Quais são as questões que a CITE recebe com mais frequência?
Recebemos um pouco de todos os temas relativos ao mercado de trabalho, mas as mais frequentes relacionam-se com o exercício dos direitos decorrentes da parentalidade, designadamente com pedidos de atribuição de horário flexível e trabalho a tempo parcial, sendo obrigatório o parecer prévio da CITE nos casos em que há intenção de recusa por parte do empregador.

Passados 40 anos da criação deste mecanismo nacional que vigia e promove a igualdade e a não discriminação entre homens e mulheres no trabalho, no emprego e na formação profissional, qual considera que foi a melhor conquista da CITE? E o que ainda falta fazer?
Sem qualquer dúvida, a maior conquista de todas foi a própria criação da CITE. Se não tivesse sido criada esta comissão, nada do que se fez até agora teria sido possível. A forma como este mecanismo foi concebido, a sua composição assente no diálogo social e na representatividade de todos os intervenientes no mundo do trabalho e do emprego público, foi um feito notável. Tudo o resto é um processo com ganhos e sempre com novos desafios face às constantes alterações sociais, económicas e demográficas.

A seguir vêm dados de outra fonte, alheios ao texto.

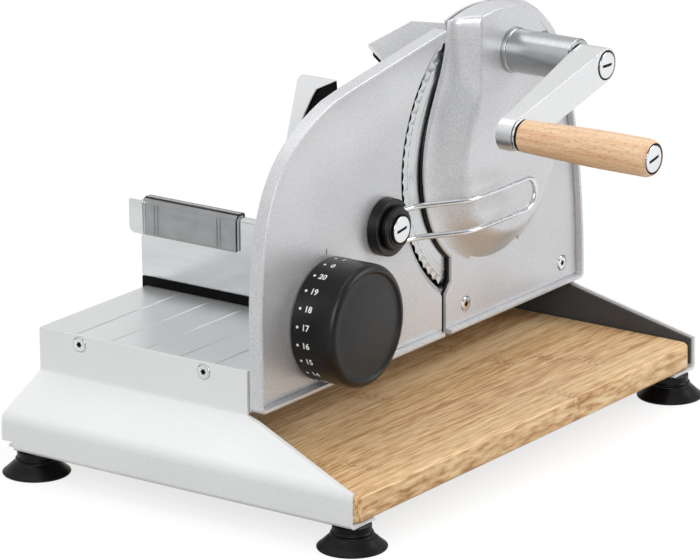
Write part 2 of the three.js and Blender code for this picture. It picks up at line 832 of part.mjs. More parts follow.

Que iniciativas tem previstas a CITE para este ano?
Tenho algumas e muitos projetos, mas que, por agora, guardarei para mim. Como saberá estou nestas funções há apenas dois meses. Estamos ainda a ultimar o nosso Plano de Atividades e espero em breve poder anunciar tudo o que nos propomos fazer em 2020.

No Dia Internacional da Mulher, que conselhos deixa às Mulheres que estão a passar por um processo discriminatório no local de trabalho?
Nunca desistam. Nunca baixem os braços. Não se calem. Sempre que achem que estão a ser vítimas de uma qualquer forma de discriminação, seja em função do género ou outro motivo qualquer, denunciem. Não tenham medo. Denunciem.